Slayer’s cover of “In-a-Gadda-Da-Vida” on the Less Than Zero soundtrack was an indicator of things to come. Having established a reputation as the fastest and most extreme band in the world, Slayer did the only thing possible: slow down. Produced by Rubin and the band, South of Heaven‘s sound is even leaner, with Dave Lombardo’s astonishingly innovative drumming providing an intricate framework for the sharp, angular riffs and pig-squeal leads. Most impressively, this album grooves from end to end. Araya comes into his own, lofting haunting melodic refrains as well as his trademark volatile spew. The lyrics confront such real-life topics as mass-murderers, abortion and yet more Nazis. Seasons in the Abyss basically fuses its two predecessors, exploring little new territory and even repeating ideas from older songs. That said, it’s still a scorcher, and the title track is one of the quartet’s best songs.
Coinciding (fittingly enough) with the Gulf War, the band’s first arena tour was documented on the 23-track Live: Decade of Aggression, originally released in an extremely heavy limited-edition metal case. Although it’s basically a greatest-hits-live outing, the earlier material sounds great in the hands of the by-then-seasoned band, and it contains some long-absent friends like “The Anti-Christ.”
For the next four years, inactivity reigned in the Slayer camp. Lombardo left and was replaced by ex-Exodus drummer Paul Bostaph, who debuted on the blistering “Disorder,” a collaboration with Ice-T for the soundtrack of Judgment Night (which united rappers and rock bands, to generally excruciating results). While not much of a traditional “song,” this five-minute apocalyptic rant is one of the most exciting tracks Slayer’s ever laid to wax. Unfortunately, the same cannot be said of Divine Intervention, which is awfully by-the-numbers considering the time it took to make. A lot of the old punch is missing (maybe because Rubin sat this one out), Araya’s voice sounds tired and the band isn’t doing anything drastically different from what it did in 1988. While still a powerfully aggressive band, Slayer is in danger of becoming a nostalgia act.
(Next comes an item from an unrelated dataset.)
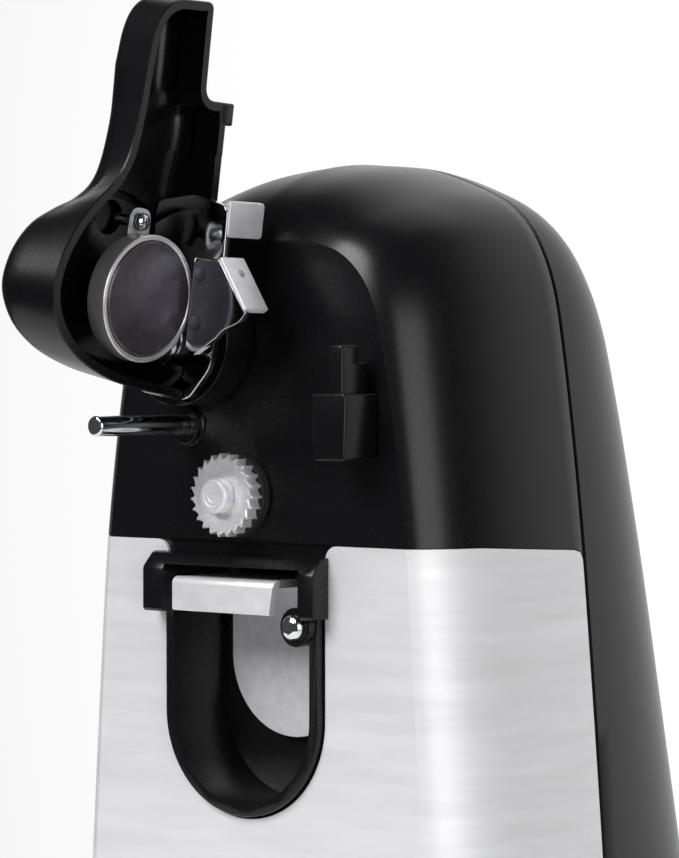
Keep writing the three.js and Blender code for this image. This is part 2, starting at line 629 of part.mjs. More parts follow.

That threat goes unchallenged by Undisputed Attitude, Slayer’s covers album. The choice of material — unreconstructed hardcore songs by Minor Threat, D.I., Dirty Rotten Imbeciles, Dr. Know, TSOL, Verbal Abuse — leads the band straight into old-time thrashland. Toning down the imposing grandeur of its evil empire, Slayer takes convincing small-scale breakneck rips through simple ravers like “Guilty of Being White,” “Abolish Government” and “I Hate You” (plus two of Hanneman’s vintage contributions to the genre, an incongruous new slow metal number, “Gemini,” and an uncalled-for sexual rewrite of “I Wanna Be Your Dog”). The album is fine for what it is, but Slayer could be roasting in commercial hell if it doesn’t start looking forward sometime soon. Now that’s scary.
The high-concept ’96 EP matches the Slayer album’s TSOL cover medley with that band’s original renditions of the same songs, “Abolish Government” and “Superficial Love.”